Playing Roxie Hart in “Chicago” on Broadway in 2022 was an important step.  

“I was at a surf contest with my sons, and this man came up to me: ‘Pamela, I am a big fan. I’m Rob Marshall. [Marshall directed the film version of ‘Chicago’ in 2002]. There is not a lot of vulnerability left in Hollywood and I love what you’re doing. Have you ever thought of being on Broadway’?”

“I ended up getting too afraid. Years went by, then someone made [miniseries] ‘Pam & Tommy.’ I’ve never seen it, don’t know anything about it and I had nothing to do with it. But producer Barry Weissler called me again, saying: ‘Pamela, I know you are capable of so much. You are not going to go down this way,’” she said.

“It was the best thing I ever did. You never know what you are capable of until you try.”

As Anderson moved back home, she started to make peace with her complicated past.

“I tried to go back to things that happened in my childhood. I could ‘smell’ my house, cigarettes and alcohol, and it was important to look at all that. I was trying to get my power back. I bought the house of my grandmother and I repainted and rewrote my life,” she said.  

Once she read the script for “The Last Showgirl,” it was “life or death.” “I was in my overalls, in my straw hat, thinking: ‘Get me out of here, let’s do this’!” She was “terrified” to meet co-star Jamie Lee Curtis, however.

“She showed up to the table read in her spray tan and as she was talking to me, she was getting darker, and darker, and darker.

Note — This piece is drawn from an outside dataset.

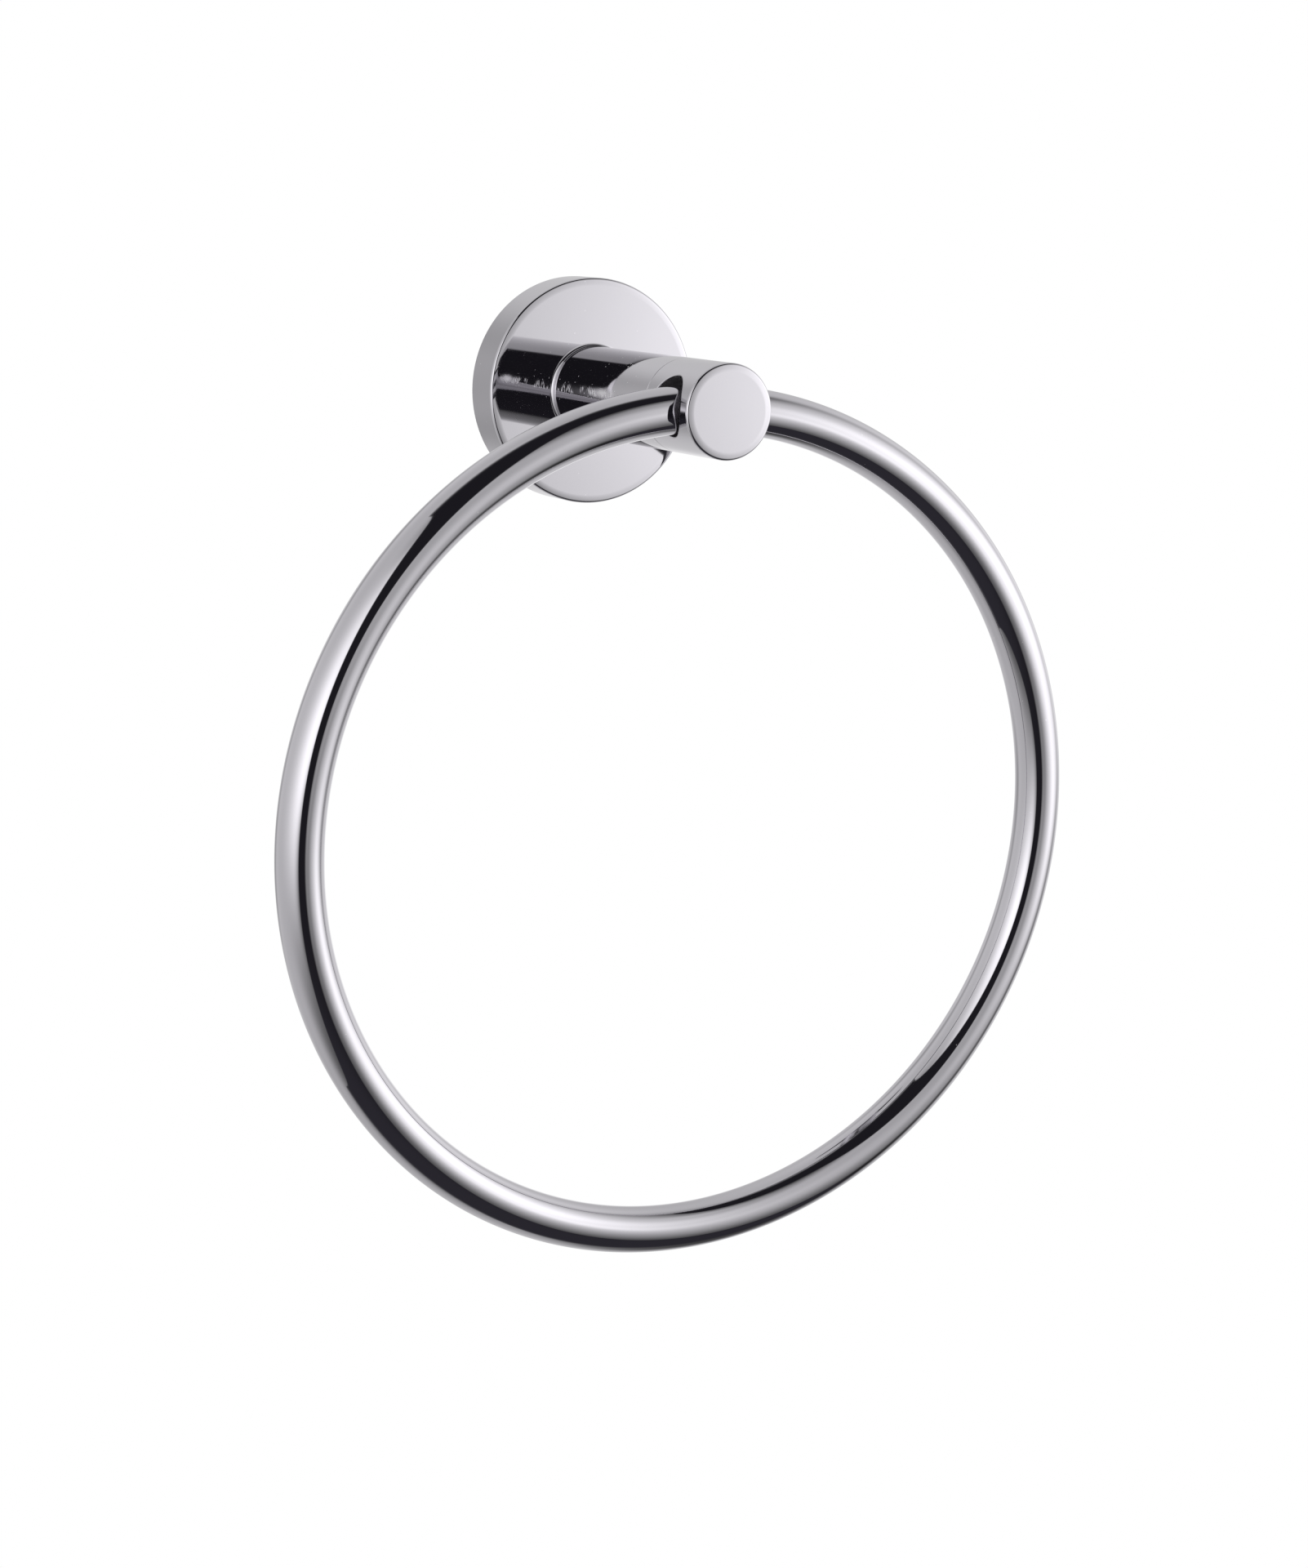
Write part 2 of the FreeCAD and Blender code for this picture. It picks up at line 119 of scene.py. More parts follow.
def line(start, end, steps=1):
    """Straight stroke of a turned profile, from (radius, y) to (radius, y)."""
    share = np.linspace(0, 1, steps + 1)[:, None]
    start, end = np.array(start, float), np.array(end, float)
    places = start + (end - start) * share
    along = (end - start) / np.hypot(*(end - start))
    return places, np.tile(along, (steps + 1, 1))


def arc(centre, radius, start, end, steps=8):
    """Round stroke of a turned profile: centre + radius (cos a, sin a) with a from start to end."""
    angle = np.linspace(start, end, steps + 1)
    places = np.stack([centre[0] + radius * np.cos(angle), centre[1] + radius * np.sin(angle)], -1)
    along = np.stack([-np.sin(angle), np.cos(angle)], -1) * np.sign(end - start)
    return places, along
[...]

Now, I feel like I’ve known her all my life. She grabs you by the shoulders, looks you in the eyes and goes: ‘We got this, girl’!”

Anderson didn’t recognize herself on the screen.

“I transformed and that was my intention. Before, I remember thinking: ‘This might be my only chance. I might never do another movie.’ There is a scene of a breakdown, when I rip my costume off. I went to Gia, saying: ‘I am ready. I am ready NOW.’ It was one take.”

Now famous for her bare-faced look, Anderson didn’t mind going makeup free for the film either.

“Even the girls wanted to do the ‘no-makeup’ makeup look. They asked: ‘No contour, no lip gloss, nothing?!’ Gia was like: ‘Well, Pam is not wearing any.’ I really wanted people to see me and it was a perfect opportunity to just take it all away. Walking with a bare face is so vulnerable,” she added.

“I just want to know what I am made of. There is never enough time, so why not just go for it?”